Search code examples
dataframeapache-sparkaws-glue

Spark Dataframe - Merge Nested Columns into one


I'm trying to merge a dataframe that has multiple nested struct columns into one single struct column. Here's a same schema

Before:

|- column_1
|- column_2
|- column_3
|- nested_details_1
   |- a
   |- b
   |- c
|- nested_details_2
   |- d
   |- e
   |- f

Desired after:

|- column_1
|- column_2
|- column_3
|- nested_details
   |- a
   |- b
   |- c
   |- d
   |- e
   |- f

Visually I can see what needs to be done, but is there a function with data frames to merge columns for me?
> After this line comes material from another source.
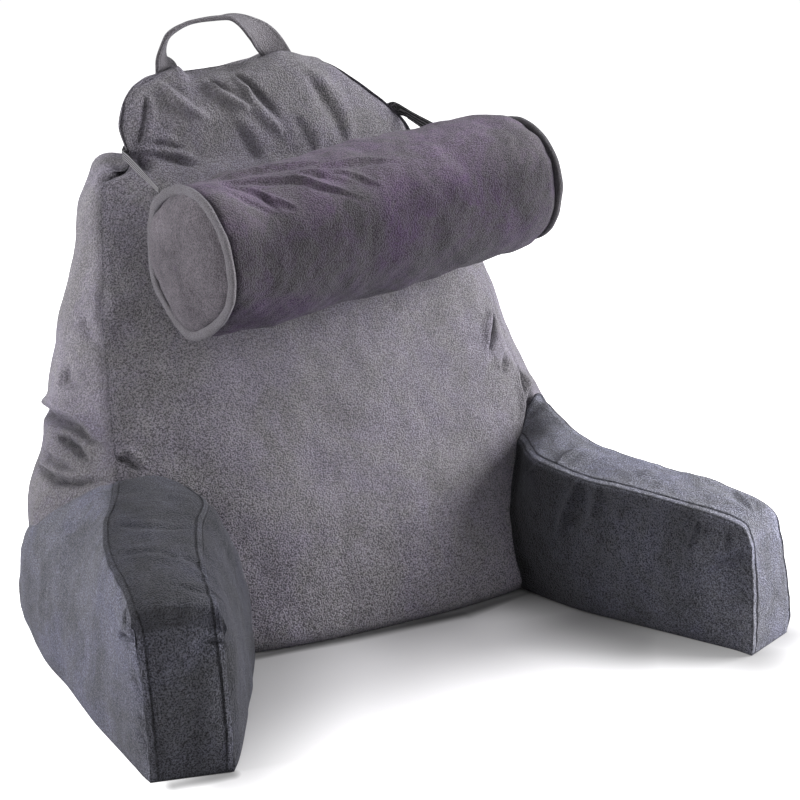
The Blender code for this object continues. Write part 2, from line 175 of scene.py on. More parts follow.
@dataclass(frozen=True)
class Crease:
    """A fold sunk along a line, with a raised lip on its sides.

    depth and width are of the trough, lip is the height of the swell beside it, and side says which
    side the swell stands on: +1 left of the line seen from outside, -1 right, 0 both. dark is how much
    painted shade the trough lays on the colour.
    """

    points: tuple[tuple[float, float, float], ...]
    width: float
    depth: float
    lip: float = 0.0
    side: int = 0
    dark: float = 0.55

    def sink(self, grid: Array, normals: Array, snap: bool = False) -> tuple[Array, Array]:
        """How far each point goes outward along its normal, and the painted shade of the trough there.

        The trough is -depth*exp(-(d/width)^2) and the swell lip*exp(-((d-2w)/1.4w)^2), where d is the
        distance to the line; both fade and narrow towards the ends of the line.

        Args:
            grid: rows by columns by 3.
            normals: the outward way at each point.
            snap: whether the line is moved onto the grid first.

        Returns:
            The lift and the painted shade of each point.
        """
        rows = np.array(self.points, float)
        line = smooth(np.arange(len(rows)), rows, np.linspace(0.0, len(rows) - 1.0, 14))
        if snap:
            flat = grid.reshape(-1, 3)
            line = np.array([flat[np.argmin(np.sum((flat - place) ** 2, axis=1))] for place in line])
            line[1:-1] = (line[:-2] + 2.0 * line[1:-1] + line[2:]) / 4.0
        reach = 5.0 * self.width + 0.003
        near = np.all((grid > line.min(axis=0) - reach) & (grid < line.max(axis=0) + reach), axis=-1)
        places, facing = grid[near], normals[near]
        seg = np.diff(line, axis=0)
        lengths = np.linalg.norm(seg, axis=1)
        starts = np.concatenate(((0.0,), np.cumsum(lengths)[:-1]))
        best = np.full(len(places), 1e9)
        run, hand = np.zeros(len(places)), np.zeros(len(places))
        for a, way, length, start in zip(line[:-1], seg, lengths, starts):
            off = places - a
            share = np.clip(off @ way / (length * length), 0.0, 1.0)
            gap = off - share[:, None] * way
            far = np.linalg.norm(gap, axis=-1)
            closer = far < best
            best = np.where(closer, far, best)
            run = np.where(closer, start + share * length, run)
            hand = np.where(closer, np.sum(np.cross(facing, way / length) * gap, axis=-1), hand)
        run = run / lengths.sum()
        fade = step(0.0, 0.22, run) * step(0.0, 0.30, 1.0 - run) * 0.9 + 0.1
        width = self.width * (0.5 + 0.5 * step(0.0, 0.40, run) * step(0.0, 0.45, 1.0 - run))
        trough = np.exp(-((best / width) ** 2))
        swell = self.lip * np.exp(-(((best - 2.0 * width) / (1.4 * width)) ** 2))
        if self.side:
            swell = swell * step(-0.4 * self.width, 0.8 * self.width, self.side * hand)
        lift, shade = np.zeros(grid.shape[:-1]), np.zeros(grid.shape[:-1])
        lift[near] = (swell - self.depth * trough) * fade
        # painted shade: the trough darkens the colour by dark
        shade[near] = self.dark * trough * fade
        return lift, shade


@dataclass(frozen=True)
class Swell:
    """A soft bump or dent round a place: height*exp(-|offset/reach|^2)."""

    place: tuple[float, float, float]
    reach: tuple[float, float, float]
    height: float

    def at(self, points: Array) -> Array:
        """Heights at points in metres."""
        off = (points - np.array(self.place)) / np.array(self.reach)
        return self.height * np.exp(-np.sum(off * off, axis=-1))


def folded(grid: Array, normals: Array, creases: tuple[Crease, ...],
           snap: bool = False) -> tuple[Array, Array]:
    """The lift of all creases together, and the strongest painted shade of their troughs.

    Args:
        grid: rows by columns by 3.
        normals: the outward way at each point.
        creases: the folds.
        snap: whether each line is moved onto the grid first.

    Returns:
        The lift and the painted shade of each point.
    """
    lift, shade = np.zeros(grid.shape[:-1]), np.zeros(grid.shape[:-1])
    for crease in creases:
        rise, dark = crease.sink(grid, normals, snap)
        lift += rise
        shade = np.maximum(shade, dark)
    return lift, shade


def path_offset(points: Array, path: Array) -> Array:
    """The distance of each point from a path: the least of its distances to the path's straight pieces.

    Args:
        points: places in any shape, by 3.
        path: the path's points in order.

    Returns:
        One distance for each place.
    """
    flat = points.reshape(-1, 3)
    best = np.full(len(flat), 1e9)
    for a, b in zip(path[:-1], path[1:]):
        way = b - a
        off = flat - a
        share = np.clip(off @ way / max(float(way @ way), 1e-12), 0.0, 1.0)
        best = np.minimum(best, np.linalg.norm(off - share[:, None] * way, axis=1))
    return best.reshape(points.shape[:-1])


# ---------------------------------------------------------------- meshes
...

If it makes any difference I am using AWS Glue Dynamic Dataframe but I can convert easily enough to a normal data frame.


Solution

  • pyspark

    I managed to merge 2 structs using the pyspark struct function like this:

    from pyspark.sql import SparkSession
    from pyspark.sql.functions import struct, col, expr
    
    spark = SparkSession.builder.getOrCreate()
    
    input_df = spark.sql("""
        SELECT 
            1 as column_1,
            2 as column_2,
            3 as column_3,
            named_struct("a", 1, "b", 2, "c", 3) as nested_details_1,
            named_struct("d", 4, "e", 5, "f", 6) as nested_details_2
    """)
    merged_df = input_df.select(
        col("column_1"),
        col("column_2"),
        col("column_3"),
        struct(col("nested_details_1.*"),col("nested_details_2.*")).alias("nested_details")
    )
    merged_df.printSchema()
    merged_df.show()
    merged_df.select(expr("typeof(nested_details)")).show(truncate=False)
    

    above prints

    root
     |-- column_1: integer (nullable = false)
     |-- column_2: integer (nullable = false)
     |-- column_3: integer (nullable = false)
     |-- nested_details: struct (nullable = false)
     |    |-- a: integer (nullable = false)
     |    |-- b: integer (nullable = false)
     |    |-- c: integer (nullable = false)
     |    |-- d: integer (nullable = false)
     |    |-- e: integer (nullable = false)
     |    |-- f: integer (nullable = false)
    
    +--------+--------+--------+------------------+
    |column_1|column_2|column_3|    nested_details|
    +--------+--------+--------+------------------+
    |       1|       2|       3|{1, 2, 3, 4, 5, 6}|
    +--------+--------+--------+------------------+
    
    +-------------------------------------------+
    |typeof(nested_details)                     |
    +-------------------------------------------+
    |struct<a:int,b:int,c:int,d:int,e:int,f:int>|
    +-------------------------------------------+
    

    Spark SQL

    same can be achieved with SQL also using SQL struct function like this:

    with input as (
    SELECT 
        1 as column_1,
        2 as column_2,
        3 as column_3,
        named_struct("a", 1, "b", 2, "c", 3) as nested_details_1,
        named_struct("d", 4, "e", 5, "f", 6) as nested_details_2 
    )
    SELECT 
        column_1,
        column_2, 
        column_3, 
        struct(nested_details_1.*, nested_details_2.*) as nested_details
    FROM input